How to Solve Cloudflare Turnstile CAPTCHA with Puppeteer and CapSolver
In this example, we will demonstrate how to solve Cloudflare Turnstile CAPTCHA using Puppeteer and CapSolver.
Prerequisites
Make sure you have the following installed:
- Puppeteer:
npm install puppeteer
- Axios:
npm install axios
(for making API requests)
Step-by-Step Guide
const puppeteer = require('puppeteer');
const axios = require('axios');
const clientKey = 'your-client-key-here'; // Replace with your CapSolver client key
const websiteURL = 'https://example.com'; // Replace with your target website URL
const websiteKey = 'your-site-key-here'; // Replace with the site key from the target website
// Function to create a task for solving Turnstile CAPTCHA
async function createTask() {
const response = await axios.post('https://api.capsolver.com/createTask', {
clientKey: clientKey,
task: {
type: "AntiTurnstileTaskProxyLess",
websiteURL: websiteURL,
websiteKey: websiteKey
}
}, {
headers: {
'Content-Type': 'application/json',
'Pragma': 'no-cache'
}
});
return response.data.taskId;
}
// Function to retrieve the task result
async function getTaskResult(taskId) {
let response;
while (true) {
response = await axios.post('https://api.capsolver.com/getTaskResult', {
clientKey: clientKey,
taskId: taskId
}, {
headers: {
'Content-Type': 'application/json'
}
});
if (response.data.status === 'ready') {
return response.data.solution;
}
console.log('Solution not ready yet, checking again in 5 seconds...');
await new Promise(resolve => setTimeout(resolve, 5000));
}
}
// Main Puppeteer script to automate browsing and solving CAPTCHA
(async () => {
const taskId = await createTask();
const result = await getTaskResult(taskId);
let solution = result.token;
const browser = await puppeteer.launch({ headless: false });
const page = await browser.newPage();
await page.goto(websiteURL);
await page.waitForSelector('input[name="cf-turnstile-response"]');
// Insert the CAPTCHA solution token into the form
await page.evaluate(solution => {
document.querySelector('input[name="cf-turnstile-response"]').value = solution;
}, solution);
// Take a screenshot of the page for verification purposes
await page.screenshot({ path: 'example.png' });
await browser.close();
})();
Setting Up a Web Scraping Environment for Turnstile
To ensure smooth scraping without interruptions, it's important to have a well-configured environment:
-
Headless Browsers: Use headless browsers like Puppeteer or Playwright to emulate human behavior while staying lightweight.

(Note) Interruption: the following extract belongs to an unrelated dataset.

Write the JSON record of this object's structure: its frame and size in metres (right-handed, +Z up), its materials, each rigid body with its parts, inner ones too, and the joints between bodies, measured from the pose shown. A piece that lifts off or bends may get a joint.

These tools can handle JavaScript rendering, form submissions, and dynamic content.
-
Proxy Rotation: Implement proxy rotation to avoid getting blocked. Residential proxies are less likely to be flagged than datacenter ones. You can also integrate proxy providers like IPRoyal for reliable proxy services.
-
Session Management: Maintain and reuse browser sessions when possible to avoid raising suspicion by logging in repeatedly or triggering security mechanisms.
-
CAPTCHA Solvers: Leverage CAPTCHA-solving services like CapSolver to solve complex CAPTCHA challenges. These services provide APIs that handle CAPTCHA-solving behind the scenes, allowing your scraper to continue its workflow.
Conclusion
Solving Cloudflare Turnstile CAPTCHA is essential for legitimate web crawling tasks that require uninterrupted access to data. Combining web automation libraries like Puppeteer, proxies, and third-party CAPTCHA solvers such as CapSolver can help you overcome this challenge effectively. With the right tools and strategies, your scraper can continue to gather data efficiently without manual intervention.
Note on Compliance
Important: When engaging in web scraping, it's crucial to adhere to legal and ethical guidelines. Always ensure that you have permission to scrape the target website, and respect the site's
robots.txt
file and terms of service. CapSolver firmly opposes the misuse of our services for any non-compliant activities. Misuse of automated tools to bypass CAPTCHAs without proper authorization can lead to legal consequences. Make sure your scraping activities are compliant with all applicable laws and regulations to avoid potential issues.